Messianic Apologetics

Addressing the Theological and Spiritual Issues of the Broad Messianic Movement

Ecclesiology

Each one of us, who find ourselves attending a Messianic congregation or assembly, brings our own series of expectations, needs, and wants. Jewish Believers in Israel’s Messiah have certain needs—and indeed requirements—as they involve the local Messianic congregation not only being a “safe space” for them to maintain their Jewish heritage and traditions, not assimilating into a non-Jewish Christianity, but most especially as a place where they can bring their non-believing family and friends to be presented with the good news of Yeshua. Non-Jewish Believers called into today’s Messianic movement, from evangelical Protestant backgrounds, bring a selection of needs as they become involved in Messianic congregations. Some of these concern a genuine, supernatural compulsion to reconnect with their spiritual heritage in Israel’s Scriptures, participate in Jewish outreach and evangelism, and to some degree reproduce the First Century experience of Jewish and non-Jewish Believers fellowshipping in one accord in mixed assemblies.
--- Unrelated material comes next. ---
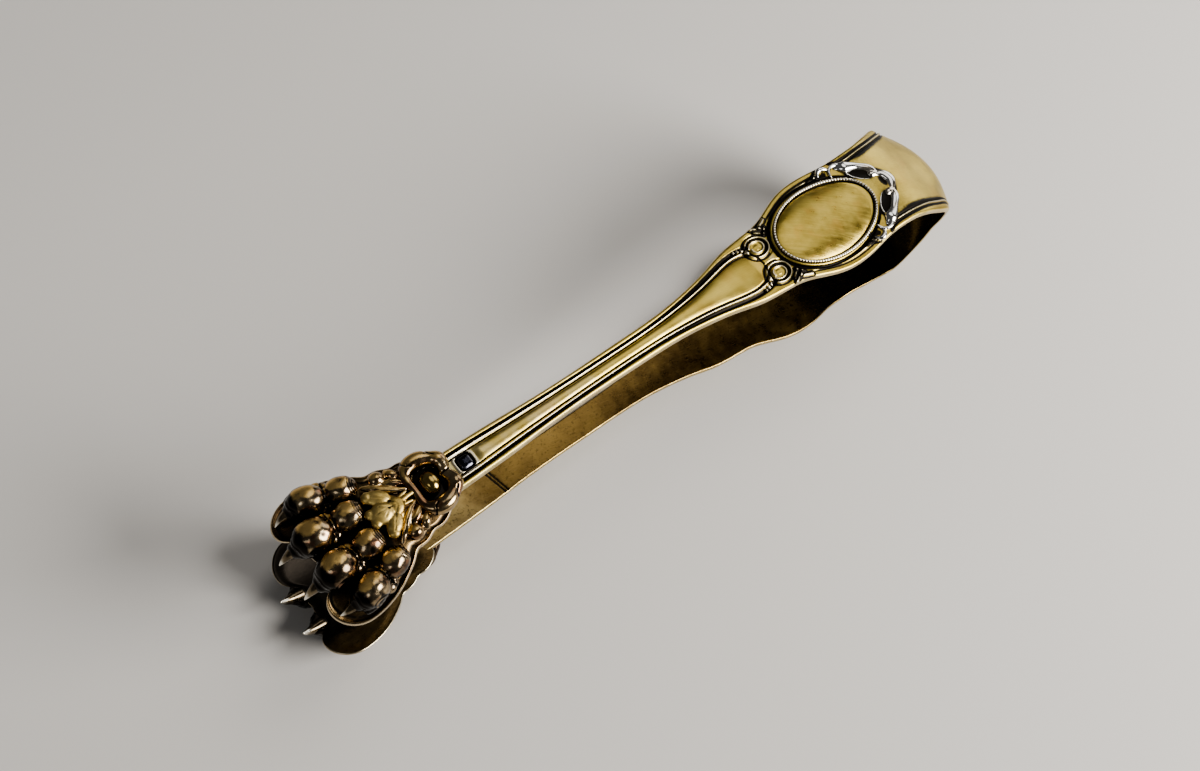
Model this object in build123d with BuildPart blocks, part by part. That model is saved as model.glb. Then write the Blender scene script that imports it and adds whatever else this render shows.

Other non-Jewish Believers entering into the Messianic movement, do so only for a season, usually being attracted to Messianic congregations because of the music, Davidic dance, intriguing teaching, or the food—but then later move on to something else.

In the annals of Christian teaching, Protestant or Catholic, one common thread often runs throughout: the institution known as “the Church” sees itself as being separate from Israel. As some would dogmatically declare, “The Church is not Israel!”—and depending on your view, this is correct. The Church institution by-and-large does not consider itself part of, or at times even related to, Israel.